It was also agreed that the query language need not include object update capability, as object updates were generally handled by object method invocations and not from within query expressions.

Now, since LINQ allows method invocations as part of navigation (e.g. “my_object.getBoss().getName()”) it is entirely possible that these method calls could have side effects that update the target objects, perhaps in such a way that the changes would not get saved to the database.

This was recognized as a problem, ideas kicked around for how to solve it included source code analysis tools.
This is something we will need a good answer for as it is a potential “open manhole cover” if we intend the LINQ API to be read-only and not capable of updating the database (especially unintentionally!)

R. Zicari: What else did you address at the meeting?

Mike Card: The discussion then moved on to a list of items included Carl Rosenberger’s ICOODB presentation.
Other items were also reviewed from an e-mail thread in the ODBMS.ORG forumthat included comments from both Prof. Subieta and Prof. William Cook.

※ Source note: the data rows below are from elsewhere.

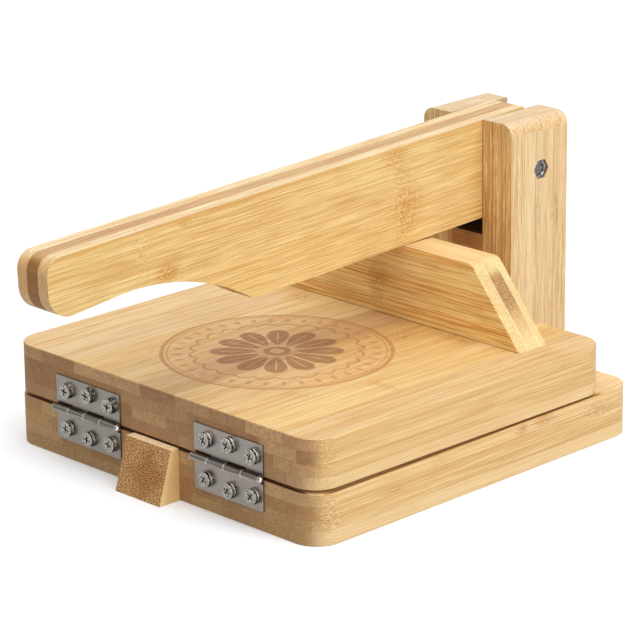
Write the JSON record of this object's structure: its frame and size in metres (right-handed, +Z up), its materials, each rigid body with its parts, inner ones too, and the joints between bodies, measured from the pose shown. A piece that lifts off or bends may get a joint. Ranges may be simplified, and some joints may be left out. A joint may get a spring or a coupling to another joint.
{
  "type": "tortilla press",
  "caption": "Lever tortilla press of laminated bamboo: hinged boards, a pressing rib, rear posts and a long pivoting lever handle.",
  "frame": {"origin": "centre of the base board's underside, on the table", "axes": "+X to the right seen from the hinged front, +Y from the hinged front to the rear posts, +Z up"},
  "size_m": [0.2314, 0.3537, 0.1556],
  "materials": {
    "bamboo_board": "satin oiled bamboo, laminated strips",
    "bamboo_post": "satin oiled bamboo, upright strips",
    "bamboo_ply": "satin oiled bamboo, long strips with nodes",
    "bamboo_core": "satin oiled bamboo, darker middle ply",
    "bamboo_dark": "bamboo end grain",
    "dowel_wood": "plain turned hardwood",
    "hinge_nickel": "satin nickel plate",
    "screw_steel": "bright plated steel"
  },
  "bodies": {
    "base": {"base_board": "bamboo_board", "left_post": "bamboo_post", "right_post": "bamboo_post", "spacer_block": "bamboo_dark", "spacer_dowels": "dowel_wood", "post_screws": "screw_steel", "stop_wedge": "bamboo_dark", "wedge_dowels": "dowel_wood", "left_hinge_base_leaf": "hinge_nickel", "left_hinge_pin": "screw_steel", "right_hinge_base_leaf": "hinge_nickel", "right_hinge_pin": "screw_steel", "left_base_screws": "screw_steel", "right_base_screws": "screw_steel", "pivot_bolt": "screw_steel", "pivot_nut": "screw_steel"},
    "plate": {"press_plate": "bamboo_board", "left_hinge_plate_leaf": "hinge_nickel", "right_hinge_plate_leaf": "hinge_nickel", "left_plate_screws": "screw_steel", "right_plate_screws": "screw_steel", "rib_front_ply": "bamboo_ply", "rib_core_ply": "bamboo_core", "rib_back_ply": "bamboo_ply", "rib_dowels": "dowel_wood"},
    "lever": {"lever_left_ply": "bamboo_ply", "lever_core_ply": "bamboo_core", "lever_right_ply": "bamboo_ply"}
  },
  "joints": [
    {"name": "lever_pivot", "type": "hinge", "parent": "base", "child": "lever", "pos_m": [0, 0.1365, 0.1258], "axis": [-1, 0, 0], "range_deg": [0, 197]},
    {"name": "plate_hinge", "type": "hinge", "parent": "base", "child": "plate", "pos_m": [0, -0.1219, 0.0284], "axis": [1, 0, 0], "range_deg": [0, 150]}
  ],
  "couplings": [
    {"joint": "plate_hinge", "follows": "lever_pivot", "ratio": 0.3509}
  ]
}
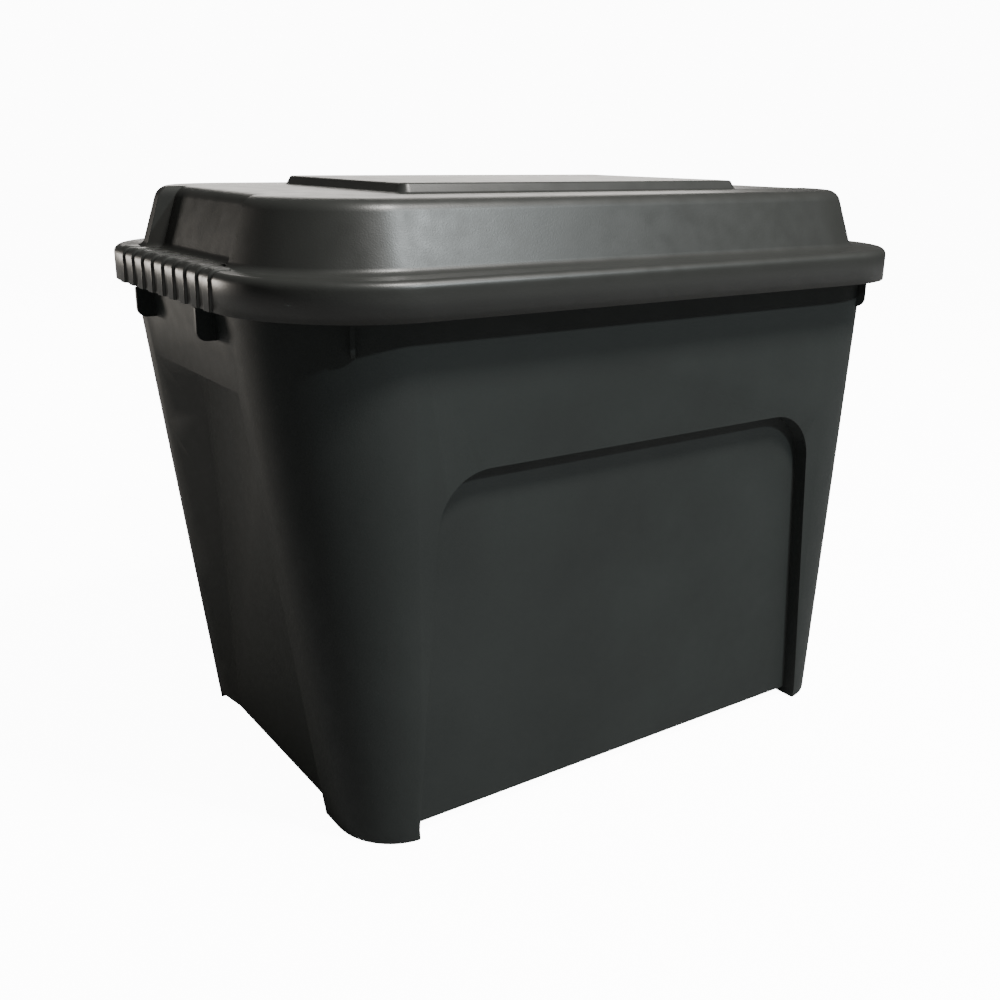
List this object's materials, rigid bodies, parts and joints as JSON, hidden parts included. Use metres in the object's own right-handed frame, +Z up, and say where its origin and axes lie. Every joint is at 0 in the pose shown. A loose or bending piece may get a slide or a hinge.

The areas discussed were broken down into 3 groups:
i) those things there was consensus on for standardization,
ii) those things that needed more discussion/participation by a larger group, and
iii) those things that there was consensus on for exclusion from standardization.

R. Zicari: What are the areas you agree to standardize?

Mike Card: The areas we agree to standardize are:

1. object lifecycle (in memory): What happens at object creation/deletion, “attached” and “detached” objects, what happens during a database transaction (activation and de-activation), etc. It is desirable that we base our efforts in this area on what has already been done in existing standards for Java such as JDO, JPA, OMG, et. al. This interacts with the concurrency control mechanism for the database engine, may need to refer to Bernstein et. al. for serialization theory / CC algorithms.

2. object identification: A participant raised a concern here RE: re-use of OID where the OID is implemented as a physical pointer and memory is re-cycled resulting in re-use of an OID, which can corrupt some applications. He favored a standard requiring all OIDs to be unique and not re-used

3. session:: what are the definition and semantics of a session?
a. Concurrency control: again, we should refer to Bernstein et. al. for proven algorithms and mathematical definitions in lieu of ACID criteria (ACA: Avoidance of Cascading Aborts, ST: Strict, SR: Serializable, RC: Recoverable for characterizing transaction execution sequences)
b. Transactions: semantics/behavior and span/scope

4. Object model: what OM will we base our work upon?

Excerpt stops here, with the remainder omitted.